Click the star to add/remove an item to/from your individual schedule.
You need to be logged in to avail of this functionality.

P28


The "One Health" approach to understanding climate change and infectious disease - is it enough? 
Convenors:
Kathy Maskell (University of Reading)
Claire Heffernan (University of Bristol)
Formats:
Panels
Location:
Senate House - Montague Room
Start time:
28 May, 2016 at
Time zone: Europe/London
Session slots:
1

Short Abstract:

The "One Health" approach takes an holistic view of health and brings together medical, veterinary, public health and environmental communities. To what extent can this approach help us understand the influence of climate change within the complex and changing landscape of infectious disease?

Long Abstract:

In recent years the emergence of a range of threats to human health originally attributed to animal pathogens such as Sudden Acute Respiratory Syndrome (SARS) and Ebola have highlighted the need for a combined approach to health which recognises the interactions between human health, animal health and environmental issues. With this recognition has come the rise of the "One Health" agenda which aims to promote and improve the health of humans, animals and the environment.

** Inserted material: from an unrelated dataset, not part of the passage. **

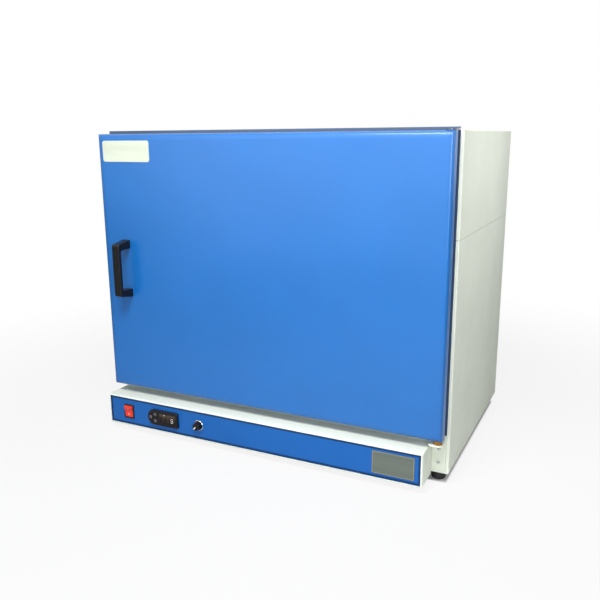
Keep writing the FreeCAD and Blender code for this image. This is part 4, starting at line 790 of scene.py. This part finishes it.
class SterilizerDoor(bpy.types.Operator):
    """Paints the door and finishes its handle, plate and inner panel"""

    bl_idname = "sterilizer.door"
    bl_label = "Door"

    def execute(self, context):
        blue = powder_paint("door enamel", paints().door, 0.29, 0.00003, wave=0.0012,
                            bare=(0.10, 0.16, 0.24), sheen=0.7)
        self.roll(blue)
        dress(blue, "door_pan")
        steel = brushed_metal("brushed liner steel", (0.56, 0.56, 0.545), 0.36, (18.0, 900.0, 900.0))
        dress(steel, "door_inner_panel")
        black = moulded_plastic("handle plastic", shade(fittings().plastic, 0.7), 0.28, 0.00004,
                                gloss=0.3)
        dress(black, "door_handle", "catch_magnets")
        plate = plate_material("white door plate", fittings().door_plate, (0.62, 0.64, 0.58),
                               "door_plate", 0.0022, 0.0004, 0.0, 0.30, (40.0, 300.0, 300.0))
        dress(plate, "door_plate")
        wool = soft_matt("mineral wool", (0.46, 0.38, 0.20), 0.95, 260.0, 0.0008)
        dress(wool, "door_wool", "wool_sides", "wool_slabs", "wool_back")
        return {"FINISHED"}

    def roll(self, material):
        """Lets the door's face fall off towards its folds: its height is -drop t t, t grows outwards."""
        tree = material.node_tree
        shader = tree.nodes["Principled BSDF"]
        centre, half = halves("door_pan")
        edge = use(tree, border_group(), Vector=place(tree), Centre=centre, Half=half)
        reach = minus(tree, ROLL_START, edge["Depth"])
        reach = maths(tree, "MAXIMUM", maths(tree, "DIVIDE", reach, ROLL_WIDTH), 0.0)
        height = times(tree, times(tree, reach, reach), -ROLL_DROP)
        before = shader.inputs["Normal"].links[0].from_socket
        feed(tree, shader.inputs["Normal"], bump(tree, height, 1.0, before))


class SterilizerControls(bpy.types.Operator):
    """Finishes the control panel: fascia, power switch, controller, limiter dial and bare plate"""

    bl_idname = "sterilizer.controls"
    bl_label = "Controls"

    def execute(self, context):
        self.panel()
        self.power_switch()
        self.controller()
        self.dial()
        return {"FINISHED"}

    def panel(self):
        """Fascia with a dark border line of painted recess shade, the housing's front painted dark round
        it, and the bare plate.
        """
        base = paints().fascia
        dark = shade(base, PAINTED_RECESS_SHADE)
        centre, half = halves("control_box")
        blue = powder_paint("fascia enamel", base, 0.32, 0.00003, sheen=0.32)
        tree = blue.node_tree
        line = use(tree, border_group(), Vector=place(tree), Centre=centre,
                   Half=half - Vector((RIM_WIDTH, 0.0, RIM_WIDTH)), Inset=BORDER_INSET,
                   Width=BORDER_WIDTH)
        # Painted shade: the dark line round the fascia's edges stands in for the shade of its recess
        overpaint(blue, line["Line"], dark)
        dress(blue, "fascia")
        made = casing_paint("control box powder coat")
        tree = made.node_tree
        # Painted shade: inside its rim edge the housing's front is painted the same dark, as shade round
        # the recessed fascia
        rim = use(tree, border_group(), Vector=place(tree), Centre=centre, Half=half)
        front = maths(tree, "LESS_THAN", split(tree, place(tree))["Y"], centre.y - half.y + RIM_DEPTH)
        inside = span(tree, rim["Depth"], RIM_EDGE - 0.0003, RIM_EDGE + 0.0003)
        overpaint(made, times(tree, inside, front), dark)
        dress(made, "control_box")
        plate = plate_material("bare silver plate", fittings().plate, (0.33, 0.29, 0.18),
                               "nameplate", 0.0012, 0.0010, 0.45, 0.40, (30.0, 1200.0, 1200.0))
        dress(plate, "nameplate")

    def power_switch(self):
        """Black bezel, and red rocker with its bar and ring marks."""
        dress(moulded_plastic("switch plastic", fittings().plastic, 0.30, 0.00004), "rocker_bezel")
        red = moulded_plastic("red rocker plastic", fittings().rocker, 0.22, wear=0.15, sheen=1.1)
        tree = red.node_tree
        ends = {0: place(tree), 1: halves("rocker")[0]}
        offset = add(tree, "VectorMath", ends, operation="SUBTRACT").outputs[0]
        parts = split(tree, offset)
        aside = maths(tree, "ABSOLUTE", parts["X"])
        from_bar = maths(tree, "ABSOLUTE", minus(tree, parts["Z"], MARK_HEIGHT))
        bar = times(tree, maths(tree, "LESS_THAN", aside, MARK_LINE),
                    maths(tree, "LESS_THAN", from_bar, BAR_REACH))
        over_ring = plus(tree, parts["Z"], MARK_HEIGHT)
        squares = plus(tree, times(tree, aside, aside), times(tree, over_ring, over_ring))
        reach = maths(tree, "SQRT", squares)
        off_ring = maths(tree, "ABSOLUTE", minus(tree, reach, RING_RADIUS))
        ring = maths(tree, "LESS_THAN", off_ring, MARK_LINE)
        overpaint(red, plus(tree, bar, ring, True), (0.82, 0.72, 0.66))
        dress(red, "rocker")

    def controller(self):
        """Black housing, smoked window with seven-bar digits and a painted highlight on its upper half,
        and grey keys with their marks.
        """
        black = moulded_plastic("controller plastic", fittings().plastic, 0.30, 0.00002, gloss=0.22)
        dress(black, "controller_housing")
        smoked, tree, shader, vector = new_material("smoked window")
        low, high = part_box("controller_window")
        cloud = noise(tree, vector, 90.0, 3.0)
        tall = split(tree, vector)["Z"]
        # Painted highlight: the window's colour goes from near black at its middle to a pale brown at
        # its top
        pale = span(tree, tall, (low.z + high.z) / 2 - 0.001, high.z - 0.002)
        window_painted_highlight = blend(tree, pale, (0.008, 0.004, 0.003, 1.0), (0.075, 0.052, 0.038, 1.0))
        clouded = blend(tree, times(tree, cloud, 0.2), window_painted_highlight, BLACK)
        rough = span(tree, cloud, 0.3, 0.7, 0.08, 0.16)
        connect(tree, shader, {"Base Color": clouded, "Roughness": rough, "Specular IOR Level": 0.3})
        dress(smoked, "controller_window")
        keys = moulded_plastic("key plastic", fittings().keys, 0.30, wear=0.1, sheen=1.1)
        dress(keys, "key_set", "key_up", "key_down")
        self.key_marks()
        self.digits()

    def key_marks(self):
        """A ring on the first key, and arrows on the other two."""
        ink = moulded_plastic("key ink", (0.03, 0.03, 0.035), 0.45, wear=0.0)
        for node, body, up in (("key_up", "up_key", 1.0), ("key_down", "down_key", -1.0)):
            centre, half = halves(node)
            centre.y += MARK_SINK - half.y
            piece(node + "_mark", [arrow(centre, KEY_ARROW, up)], body, ink)
        centre, half = halves("key_set")
        centre.y -= half.y
        section = arc_points((KEY_RING_RADIUS, 0.0), MARK_LINE, 0.0, 315.0, 8) * np.array([1.0, 0.3])
        section = np.concatenate([section, section[:1]])
        piece("key_set_mark", [lathe(section, centre, (0.0, -1.0, 0.0), 40)], "set_key",
              ink)

    def digits(self):
        """Three seven-bar digits in the window, one of them lit, and two small lamps over them."""
        low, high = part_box("controller_window")
        lit, tree, shader, vector = new_material("lit bars")
        glow = noise(tree, vector, 500.0, 2.0)
        tone = blend(tree, span(tree, glow, 0.3, 0.7), rgba(shade(fittings().lit, 0.85)),
                     rgba(fittings().lit))
        connect(tree, shader, {"Base Color": tone, "Emission Color": tone, "Emission Strength": 0.35,
                               "Roughness": 0.35})
        unlit = moulded_plastic("unlit bars", fittings().unlit, 0.25, wear=0.0)
        bars = {"lit": [], "unlit": []}
        wide, face = high.x - low.x, low.y + MARK_SINK
        level = (low.z + high.z) / 2 - DIGIT_DROP
        for along, state in DIGIT_SHARES:
            for x, z, half_w, half_h in digit_bars(low.x + wide * along, level):
                bars[state].append(pad((x, face, z), half_w, half_h, BAR_THIN * 0.9))
        for along, state in SPOT_SHARES:
            spot = (low.x + wide * along, face, high.z - SPOT_DROP)
            bars[state].append(pad(spot, SPOT_HALF, SPOT_HALF, SPOT_ROUND))
        piece("display_bars_lit", bars["lit"], "cabinet", lit)
        piece("display_bars_unlit", bars["unlit"], "cabinet", unlit)

    def dial(self):
        """Bright ring and black knob."""
        dress(plated_metal("bright plate", (0.80, 0.80, 0.79), 0.12), "limiter_ring")
        black = moulded_plastic("knob plastic", fittings().plastic, 0.28, gloss=0.25)
        dress(black, "limiter_knob", "limiter_thermostat", "solid_state_relay", "terminal_block")
        centre, half = halves("limiter_knob")
        centre.y -= half.y
        out = np.array([-math.sqrt(0.5), 0.0, -math.sqrt(0.5)])
        ahead = np.array([0.0, -1.0, 0.0])
        lean = np.linspace(90.0, POINTER_LEAN, 8)
        bend = np.radians(lean)
        past_bend = KNOB_TOP - POINTER_BEND + POINTER_BEND * np.cos(bend)
        reach = np.concatenate([POINTER_START, past_bend, [KNOB_FOOT]])
        drop = np.concatenate([[0.0, 0.0], POINTER_BEND * (1 - np.sin(bend)), [POINTER_END]])
        path = np.array(centre) + reach[:, None] * out - drop[:, None] * ahead
        tilt = np.radians(np.concatenate([[90.0, 90.0], lean, [POINTER_LEAN]]))
        normal = np.cos(tilt)[:, None] * out + np.sin(tilt)[:, None] * ahead
        line = moulded_plastic("pointer white", fittings().pointer, 0.30, wear=0.1, sheen=1.05)
        strip = ribbon(path, normal, np.cross(out, ahead), POINTER_HALF, POINTER_RISE, POINTER_SINK)
        piece("limiter_pointer", [strip], "limiter_dial", line)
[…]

In this panel we will bring together representatives from the medical, veterinary, public health and environmental communities to discuss how the "One Health" approach might be utilised more extensively as a platform to understand the impacts of climate change on infectious disease.

Increasing temperatures, changing rainfall patterns and more frequent extreme weather events can have complex direct and indirect effects on infectious disease. At the same time many non-climatic factors are influencing the disease landscape. For example, greater mobility of human and animal populations has the potential to expose populations to new pathogens.

It has been argued that climate change is not a single driver of disease and is better viewed as an embedded context likely to influence a range of diseases in the same landscape among resident human, livestock and wildlife hosts at the same time. We will ask how best to unlock the potential of the "One Health" approach to identify such synergies and interactions important to disease transmission at a systems level.